#### Information supplied:

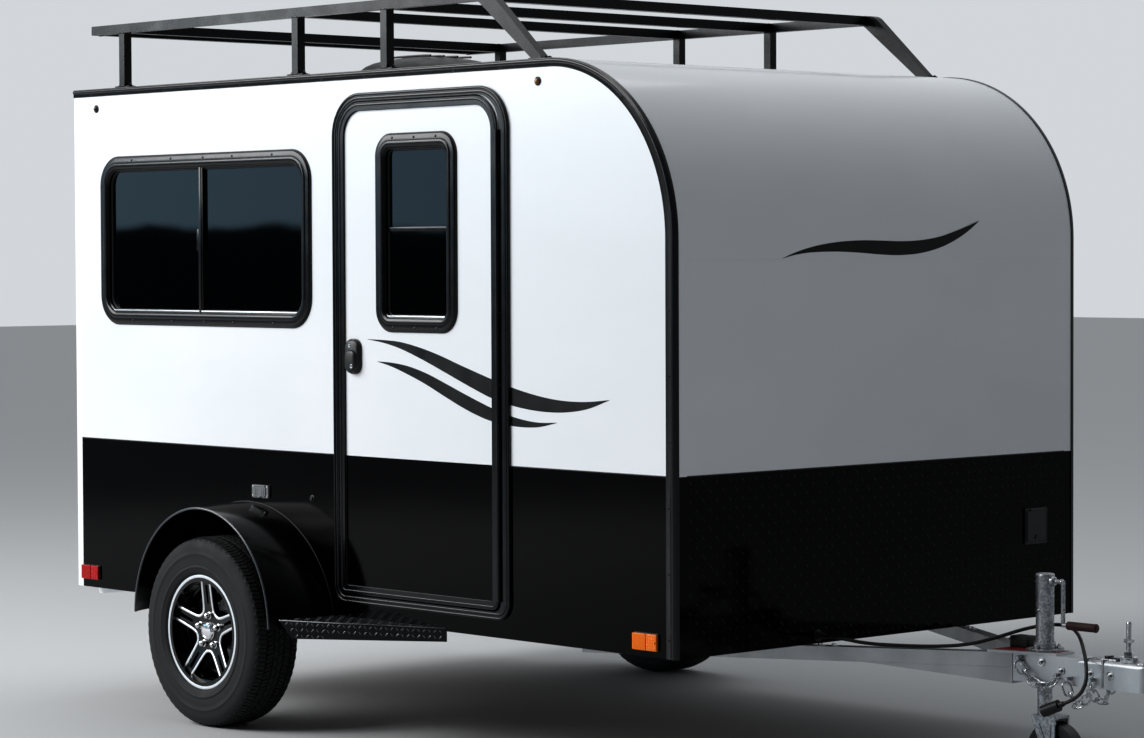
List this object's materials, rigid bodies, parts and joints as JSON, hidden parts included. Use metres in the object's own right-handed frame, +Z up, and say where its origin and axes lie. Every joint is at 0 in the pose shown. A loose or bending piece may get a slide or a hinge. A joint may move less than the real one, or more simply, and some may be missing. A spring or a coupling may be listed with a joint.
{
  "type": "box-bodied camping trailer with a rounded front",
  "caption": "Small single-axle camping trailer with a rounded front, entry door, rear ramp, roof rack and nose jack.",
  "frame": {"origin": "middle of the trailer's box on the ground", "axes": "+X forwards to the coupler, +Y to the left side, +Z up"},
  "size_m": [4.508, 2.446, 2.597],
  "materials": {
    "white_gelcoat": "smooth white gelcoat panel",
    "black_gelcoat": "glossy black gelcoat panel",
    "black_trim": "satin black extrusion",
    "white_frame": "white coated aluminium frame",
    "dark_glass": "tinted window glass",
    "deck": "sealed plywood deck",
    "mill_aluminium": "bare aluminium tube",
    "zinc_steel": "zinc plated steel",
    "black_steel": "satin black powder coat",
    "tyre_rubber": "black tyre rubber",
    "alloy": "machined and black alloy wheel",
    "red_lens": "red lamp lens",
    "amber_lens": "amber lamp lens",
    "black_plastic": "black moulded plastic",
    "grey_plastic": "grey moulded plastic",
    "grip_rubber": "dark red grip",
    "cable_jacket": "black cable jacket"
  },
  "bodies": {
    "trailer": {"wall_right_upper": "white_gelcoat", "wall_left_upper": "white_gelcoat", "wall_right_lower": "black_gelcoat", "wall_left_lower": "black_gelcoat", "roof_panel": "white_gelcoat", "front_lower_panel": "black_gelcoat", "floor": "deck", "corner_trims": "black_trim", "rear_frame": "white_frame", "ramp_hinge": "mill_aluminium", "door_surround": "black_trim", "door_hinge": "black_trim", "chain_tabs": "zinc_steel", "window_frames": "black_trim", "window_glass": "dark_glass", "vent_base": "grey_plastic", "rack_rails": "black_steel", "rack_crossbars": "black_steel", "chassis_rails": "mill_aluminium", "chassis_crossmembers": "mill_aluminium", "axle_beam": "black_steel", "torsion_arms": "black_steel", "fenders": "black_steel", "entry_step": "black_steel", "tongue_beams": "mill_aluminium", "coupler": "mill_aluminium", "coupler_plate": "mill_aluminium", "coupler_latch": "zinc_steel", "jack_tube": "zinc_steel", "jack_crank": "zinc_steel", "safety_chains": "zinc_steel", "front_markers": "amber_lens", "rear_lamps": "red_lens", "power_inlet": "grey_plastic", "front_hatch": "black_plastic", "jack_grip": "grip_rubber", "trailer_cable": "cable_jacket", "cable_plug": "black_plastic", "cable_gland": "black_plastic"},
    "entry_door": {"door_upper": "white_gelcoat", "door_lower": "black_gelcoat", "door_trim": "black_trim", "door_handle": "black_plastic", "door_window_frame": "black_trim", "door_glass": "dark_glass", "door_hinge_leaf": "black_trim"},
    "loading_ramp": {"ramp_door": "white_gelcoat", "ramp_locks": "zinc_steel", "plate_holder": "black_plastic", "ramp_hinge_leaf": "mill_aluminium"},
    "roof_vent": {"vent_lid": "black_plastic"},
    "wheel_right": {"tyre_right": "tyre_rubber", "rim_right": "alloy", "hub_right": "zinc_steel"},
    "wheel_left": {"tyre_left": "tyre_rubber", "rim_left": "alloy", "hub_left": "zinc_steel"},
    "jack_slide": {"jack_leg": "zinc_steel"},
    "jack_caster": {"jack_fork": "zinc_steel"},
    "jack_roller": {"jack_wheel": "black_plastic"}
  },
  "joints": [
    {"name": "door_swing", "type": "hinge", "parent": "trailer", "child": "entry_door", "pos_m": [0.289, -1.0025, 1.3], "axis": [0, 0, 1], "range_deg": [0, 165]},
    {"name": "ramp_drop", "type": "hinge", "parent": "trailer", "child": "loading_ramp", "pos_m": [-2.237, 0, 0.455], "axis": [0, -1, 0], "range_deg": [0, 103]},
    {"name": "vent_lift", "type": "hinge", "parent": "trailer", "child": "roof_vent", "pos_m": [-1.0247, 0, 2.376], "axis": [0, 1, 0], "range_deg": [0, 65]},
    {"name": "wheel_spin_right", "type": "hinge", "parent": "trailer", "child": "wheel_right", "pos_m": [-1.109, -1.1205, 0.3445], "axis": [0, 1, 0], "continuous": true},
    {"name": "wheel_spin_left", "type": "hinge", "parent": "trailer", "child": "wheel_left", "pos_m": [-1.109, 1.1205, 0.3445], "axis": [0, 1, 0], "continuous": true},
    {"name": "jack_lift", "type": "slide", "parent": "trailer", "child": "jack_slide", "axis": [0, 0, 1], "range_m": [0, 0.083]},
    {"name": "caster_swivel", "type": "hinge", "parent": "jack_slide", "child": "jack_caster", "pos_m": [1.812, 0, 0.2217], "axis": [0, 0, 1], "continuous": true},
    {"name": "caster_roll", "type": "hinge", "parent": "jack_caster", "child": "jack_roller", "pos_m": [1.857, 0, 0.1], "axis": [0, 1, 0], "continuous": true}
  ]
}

#### Problem description:
Each line of the listing should be echoed back exactly.

#### Task answer:
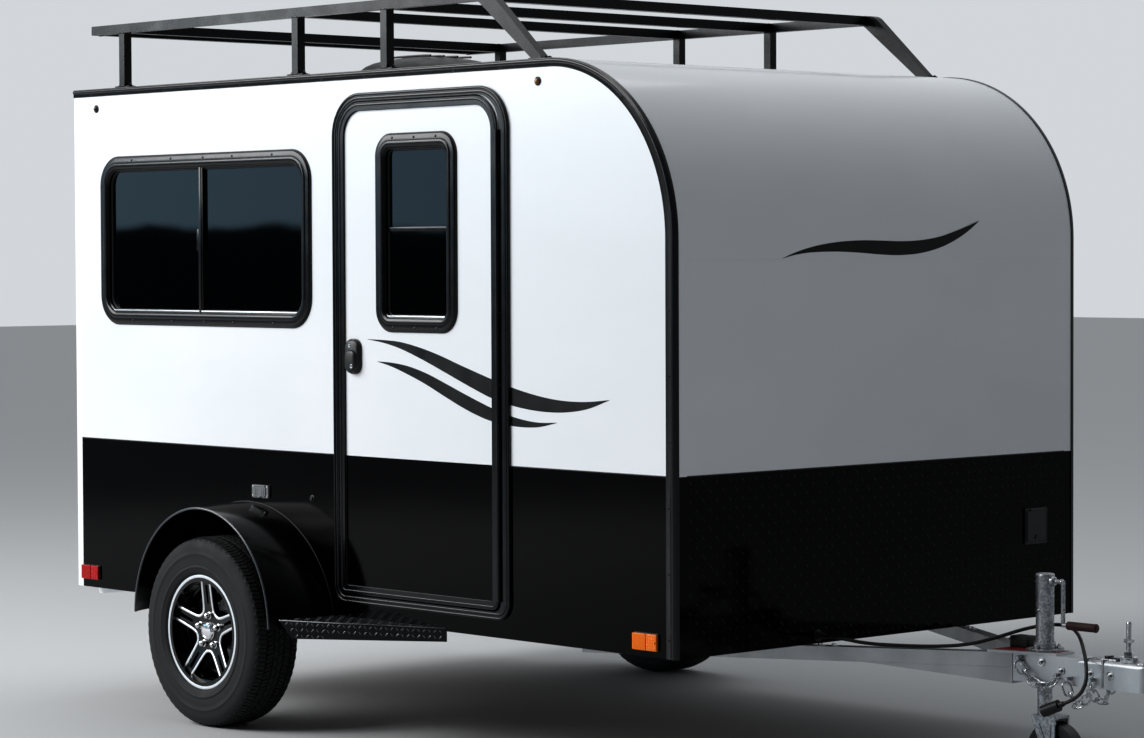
List this object's materials, rigid bodies, parts and joints as JSON, hidden parts included. Use metres in the object's own right-handed frame, +Z up, and say where its origin and axes lie. Every joint is at 0 in the pose shown. A loose or bending piece may get a slide or a hinge. A joint may move less than the real one, or more simply, and some may be missing. A spring or a coupling may be listed with a joint.
{
  "type": "box-bodied camping trailer with a rounded front",
  "caption": "Small single-axle camping trailer with a rounded front, entry door, rear ramp, roof rack and nose jack.",
  "frame": {"origin": "middle of the trailer's box on the ground", "axes": "+X forwards to the coupler, +Y to the left side, +Z up"},
  "size_m": [4.508, 2.446, 2.597],
  "materials": {
    "white_gelcoat": "smooth white gelcoat panel",
    "black_gelcoat": "glossy black gelcoat panel",
    "black_trim": "satin black extrusion",
    "white_frame": "white coated aluminium frame",
    "dark_glass": "tinted window glass",
    "deck": "sealed plywood deck",
    "mill_aluminium": "bare aluminium tube",
    "zinc_steel": "zinc plated steel",
    "black_steel": "satin black powder coat",
    "tyre_rubber": "black tyre rubber",
    "alloy": "machined and black alloy wheel",
    "red_lens": "red lamp lens",
    "amber_lens": "amber lamp lens",
    "black_plastic": "black moulded plastic",
    "grey_plastic": "grey moulded plastic",
    "grip_rubber": "dark red grip",
    "cable_jacket": "black cable jacket"
  },
  "bodies": {
    "trailer": {"wall_right_upper": "white_gelcoat", "wall_left_upper": "white_gelcoat", "wall_right_lower": "black_gelcoat", "wall_left_lower": "black_gelcoat", "roof_panel": "white_gelcoat", "front_lower_panel": "black_gelcoat", "floor": "deck", "corner_trims": "black_trim", "rear_frame": "white_frame", "ramp_hinge": "mill_aluminium", "door_surround": "black_trim", "door_hinge": "black_trim", "chain_tabs": "zinc_steel", "window_frames": "black_trim", "window_glass": "dark_glass", "vent_base": "grey_plastic", "rack_rails": "black_steel", "rack_crossbars": "black_steel", "chassis_rails": "mill_aluminium", "chassis_crossmembers": "mill_aluminium", "axle_beam": "black_steel", "torsion_arms": "black_steel", "fenders": "black_steel", "entry_step": "black_steel", "tongue_beams": "mill_aluminium", "coupler": "mill_aluminium", "coupler_plate": "mill_aluminium", "coupler_latch": "zinc_steel", "jack_tube": "zinc_steel", "jack_crank": "zinc_steel", "safety_chains": "zinc_steel", "front_markers": "amber_lens", "rear_lamps": "red_lens", "power_inlet": "grey_plastic", "front_hatch": "black_plastic", "jack_grip": "grip_rubber", "trailer_cable": "cable_jacket", "cable_plug": "black_plastic", "cable_gland": "black_plastic"},
    "entry_door": {"door_upper": "white_gelcoat", "door_lower": "black_gelcoat", "door_trim": "black_trim", "door_handle": "black_plastic", "door_window_frame": "black_trim", "door_glass": "dark_glass", "door_hinge_leaf": "black_trim"},
    "loading_ramp": {"ramp_door": "white_gelcoat", "ramp_locks": "zinc_steel", "plate_holder": "black_plastic", "ramp_hinge_leaf": "mill_aluminium"},
    "roof_vent": {"vent_lid": "black_plastic"},
    "wheel_right": {"tyre_right": "tyre_rubber", "rim_right": "alloy", "hub_right": "zinc_steel"},
    "wheel_left": {"tyre_left": "tyre_rubber", "rim_left": "alloy", "hub_left": "zinc_steel"},
    "jack_slide": {"jack_leg": "zinc_steel"},
    "jack_caster": {"jack_fork": "zinc_steel"},
    "jack_roller": {"jack_wheel": "black_plastic"}
  },
  "joints": [
    {"name": "door_swing", "type": "hinge", "parent": "trailer", "child": "entry_door", "pos_m": [0.289, -1.0025, 1.3], "axis": [0, 0, 1], "range_deg": [0, 165]},
    {"name": "ramp_drop", "type": "hinge", "parent": "trailer", "child": "loading_ramp", "pos_m": [-2.237, 0, 0.455], "axis": [0, -1, 0], "range_deg": [0, 103]},
    {"name": "vent_lift", "type": "hinge", "parent": "trailer", "child": "roof_vent", "pos_m": [-1.0247, 0, 2.376], "axis": [0, 1, 0], "range_deg": [0, 65]},
    {"name": "wheel_spin_right", "type": "hinge", "parent": "trailer", "child": "wheel_right", "pos_m": [-1.109, -1.1205, 0.3445], "axis": [0, 1, 0], "continuous": true},
    {"name": "wheel_spin_left", "type": "hinge", "parent": "trailer", "child": "wheel_left", "pos_m": [-1.109, 1.1205, 0.3445], "axis": [0, 1, 0], "continuous": true},
    {"name": "jack_lift", "type": "slide", "parent": "trailer", "child": "jack_slide", "axis": [0, 0, 1], "range_m": [0, 0.083]},
    {"name": "caster_swivel", "type": "hinge", "parent": "jack_slide", "child": "jack_caster", "pos_m": [1.812, 0, 0.2217], "axis": [0, 0, 1], "continuous": true},
    {"name": "caster_roll", "type": "hinge", "parent": "jack_caster", "child": "jack_roller", "pos_m": [1.857, 0, 0.1], "axis": [0, 1, 0], "continuous": true}
  ]
}